Sumiteru Taniguchi, still struggling from his injuries, travels with respiratory equipment. He tells his tale and lifts his shirt with arms that reveal melted skin to show the world where his rib cage had once been.

"Every day I wondered when I would die. Every day I would scream, Kill me! Kill me!"

Mikiso Iwasa, who had taken refuge behind his house, returned days later to search for his mother. She had been burnt beyond recognition.

"That wasn't a human, it was a thing. My mother was killed as a thing. Not as a human."

For a month afterward, he says he walked through the streets of Hiroshima looking for his sister and any help he could find.

"After that month, I started showing symptoms of illness – red spots appeared on my body, my throat hurt, I couldn't eat, I had a temperature, my gums bled, and my hair fell out. For 20 days I remained in bed, on the verge of death," said Iwasa.

"For 12 years the Hibakusha were left to themselves. So we helped each other. Especially because we were sick, we [couldn't] work. "If we do get a job, we get sick again. We lived with our sickness."

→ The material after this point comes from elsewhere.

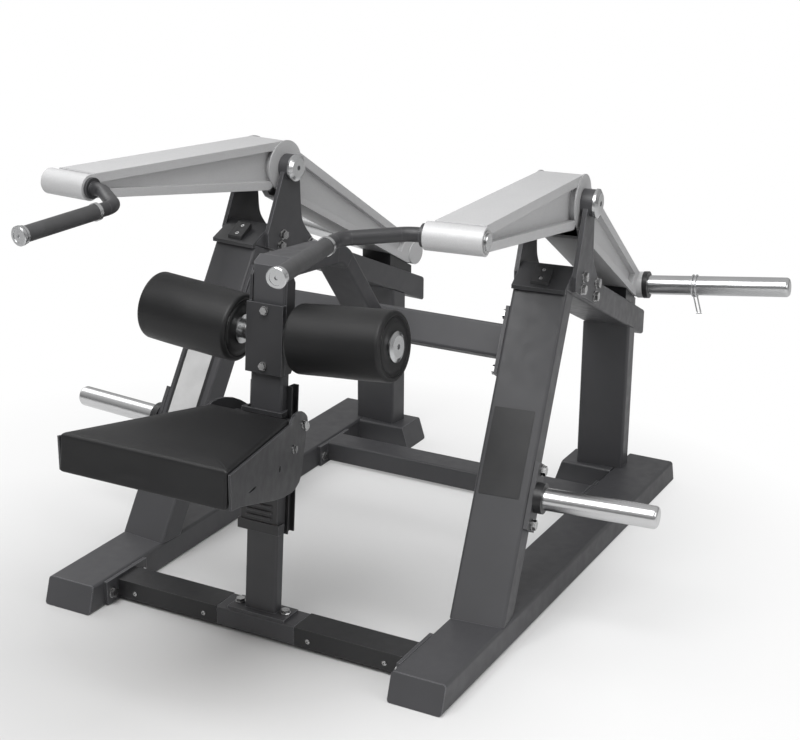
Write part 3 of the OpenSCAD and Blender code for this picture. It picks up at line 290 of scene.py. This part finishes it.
def painted_root(name, side, paint, rough):
    """Chrome where p . (side cos toe, sin toe, 0) > HORN_START, and paint before it."""
    metal = Finish(name, (0.62, 0.62, 0.62), 0.3)
    along = metal.node("ShaderNodeVectorMath", operation="DOT_PRODUCT")
    along.inputs[1].default_value = (side * math.cos(TOE), math.sin(TOE), 0.0)
    metal.join(metal.coords, along.inputs[0])
    plated = metal.span(along.outputs["Value"], 0.0, 1.0, HORN_START, HORN_START + CHANGE)
    patches = metal.span(metal.noise(scale=12.0, detail=3.0), 0.0, 0.1)
    tone = metal.sums(patches, metal.span(plated, 0.0, 0.9))
    metal.shades(tone, paint, (0.62, 0.62, 0.625), start=0.06, end=0.92)
    metal.join(plated, metal.shader.inputs["Metallic"])
    uneven = metal.span(metal.noise(scale=60.0), -0.05, 0.05)
    metal.gloss(metal.sums(plated, uneven), rough, CHROME_ROUGH, start=0.0, end=1.0)
    metal.raised(metal.noise(scale=1200.0), height=0.00001, strength=0.1)
    return metal.material

HORN_PAINT, HORN_PAINT_ROUGH = (0.05, 0.05, 0.053), 0.46
left_horn = painted_root("left_horn_chrome_and_paint", -1, HORN_PAINT, HORN_PAINT_ROUGH)
right_horn = painted_root("right_horn_chrome_and_paint", 1, HORN_PAINT, HORN_PAINT_ROUGH)
print("chrome starts along the axis at mm:", round(1000 * HORN_START, 1))

# %% [markdown]
# ## Rubber and moulded plastic
# Grips, stop pads and rails are moulded. Rubber scatters light and has a faint bloom;
# the plastic is harder and keeps the fine spark-eroded grain of its mould. The two are
# one recipe with other numbers, so one function makes both.

# %% Rubber and plastic
def moulded(name, dark, light, rough, grain, height):
    """Dark base with slow noise for bloom, and a mould grain raised by fine noise."""
    made = Finish(name, light, rough, Specular_IOR_Level=0.4)
    made.shades(made.noise(scale=22.0, detail=4.0), dark, light)
    made.gloss(made.noise(scale=70.0), rough - 0.05, rough + 0.05)
    made.raised(made.noise(grain, detail=3.0), height, strength=0.5, soft_edge=0.0008)
    return made.material

grip_rubber = moulded("grip_rubber", (0.042, 0.042, 0.043), (0.056, 0.056, 0.058), 0.56, 900.0, 0.00015)
stop_rubber = moulded("stop_rubber", (0.018, 0.018, 0.019), (0.026, 0.026, 0.027), 0.50, 900.0, 0.00012)
plastic = moulded("black_plastic", (0.016, 0.016, 0.017), (0.022, 0.022, 0.023), 0.36, 1300.0, 0.00008)
print("moulded finishes:", grip_rubber.name, stop_rubber.name, plastic.name)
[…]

SEEKING TO RID THE WORLD OF NUCLEAR WEAPONS

According to recent statistics by the Japanese Ministry of Health there are around 227,000 Hibakusha left. They include not only the survivors of the bombs, but also the fetuses that were being carried by their mothers at the time.

Many who survived the bomb, died later because of a lack of medical infrastructure and assistance from the Japanese government, which was struggling to recover from the attacks. Radiation sickness was not understood in the years immediately following the bombings, and many of the Hibakusha found themselves ostracized from society.

But in 1957, 12 years after the explosions, a law was enacted, formally recognizing the survivors as the Hibakusha, and they were finally able to receive the medical treatment they deserved.

The Bulletin of Atomic Scientists estimates there are nearly 8,000 operational nuclear weapons around the world.

After a year of intense negotiations, the United States and Russia agreed in March to the most comprehensive arms control agreement in nearly two decades. If the START treaty is ratified by the Senate and Russian Parliament, it will cut the nuclear arsenals of both countries from around 2,200 deployed warheads each to 1,550.

The Hibakusha are quick to remind the world that it took merely two bombs, considered weak by today's standards, to wreak absolute devastation.

As they gather in the now rebuilt cities of Hiroshima and Nagasaki, on they are using the 65th anniversary of the bombings to warn the world of what they suffered.

"We have overcome and in order to not let the human race experience such atrocities, we have come to say abolish nuclear weapons and never create Hibakusha again," said Iwasa. "This is not something that we're doing for ourselves, but for you and all people to never have to experience this again."